The Urban Design Peer Review Panel received a more detailed description of the project from Merriman Anderson Architects earlier this year. The 1.5 million square foot office tower is being converted to a mixed-use center with hotel, apartments and retail on several levels.
The project site, 1401 Elm Street, is in the Main Street District between Field and Akard Streets, and is adjacent to the Akard DART Station. A key consideration in the redesign is to include roughly 27,000 square feet of retail space adjacent to that DART Station. There will be retail space on the first floor, which is a basement level, and on the ground floor along with restaurant space, a hotel lobby and a residential leasing office.
The second above-ground floor will be dedicated to office space and common areas, according to the building’s permits. One floor up, the building’s former bank lobby with its double-height ceiling is being converted to a flex ballroom with a maximum space of 13,000 square feet.
The hotel’s 218 guest rooms span the 11th to 20th floors. The hotel will be managed by Thompson Hotels, a fast-growing hospitality brand in the Texas market. The building’s 324 apartment units will occupy floors 22 to 48. Most of the ninth floor, however, will be a common outdoor roof deck with amenities for apartment residents.
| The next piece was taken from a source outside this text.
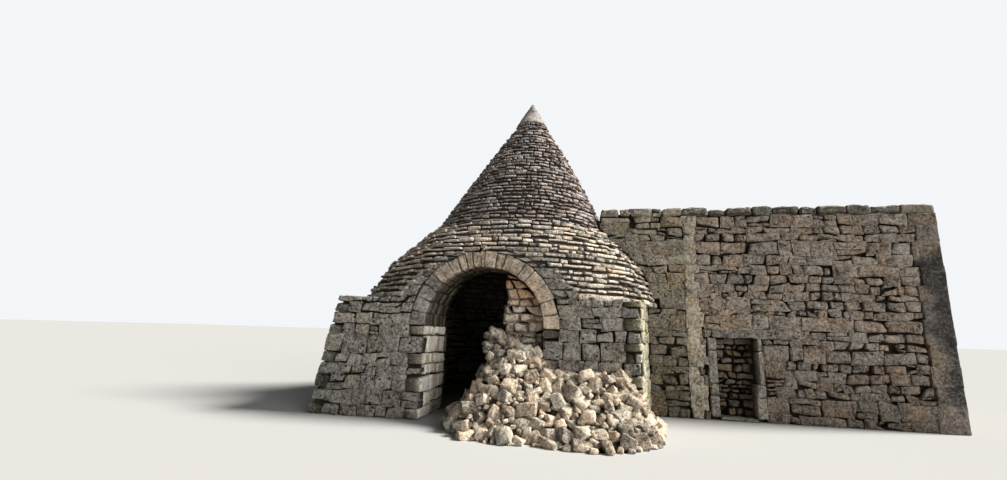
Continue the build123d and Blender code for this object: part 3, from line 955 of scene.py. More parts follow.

- Parking: 885 spaces on floors six through eight, and underground.
- Mechanical Utilities: 21st Floor.
- 49th Floor: High-end restaurant, entertainment/event venue and two hotel penthouse suites.
- 50th Floor: Hotel bar, wraparound public observation deck.
The amenity deck combines resident and hotel amenities on one level — to paraphrase Stefon, “this place has everything.” There’s a long, narrow 3.5-foot pool with a lounge, and beside it sits an outdoor hotel lobby desk next to an additional indoor lobby lounge. Around the corner facing Elm Street is a fitness area leading to a yoga nook at the deck’s far corner.
Stroll past that, and we arrive at the outdoor dog run, which is next to an indoor dog concierge. Overlooking Pacific Avenue is a spa, then a resident patio. Finally, at the corner of Pacific Avenue and Akard Street just before we get back to the pool, you’ll find a dining area. Just above the amenity deck, there will be an indoor/outdoor restaurant.
For decades, the tower was known for its sleek 50-foot columns at street-level which shaded the sidewalk, and the Greek white marble panels covering the four sides of the podium on the sixth, seventh and eighth exterior levels. Drever is restoring the marble — and that’s no small feat, considering this required obtaining new sections from the source, a mountain in Attica, that also supplied stone for the Parthenon of the ancient Athenians.
In a prepared statement, Merriman Anderson principal Aimee Sanborn said, “The original marble is from Mount Pentelikon. It’s a beautiful natural stone with wonderful veining.”
Removing, restoring and reinstalling the 18,000 marble sections has been a monumental effort that is still underway, Drever spokesperson Allison Rhodes said. Lately, contractor Andres has also been working on renovating the building’s interior electrical systems.
In addition to new greenery, Drever is adding a spectacular public art feature to this milieu. Visitors approaching and leaving the building will walk through mirrored steel columns that curve up and down in height, and curl in and out of the trees — kind of like a skateboarder zig-zagging around traffic cones.
Drever plans to have the tower opened by Fall 2019.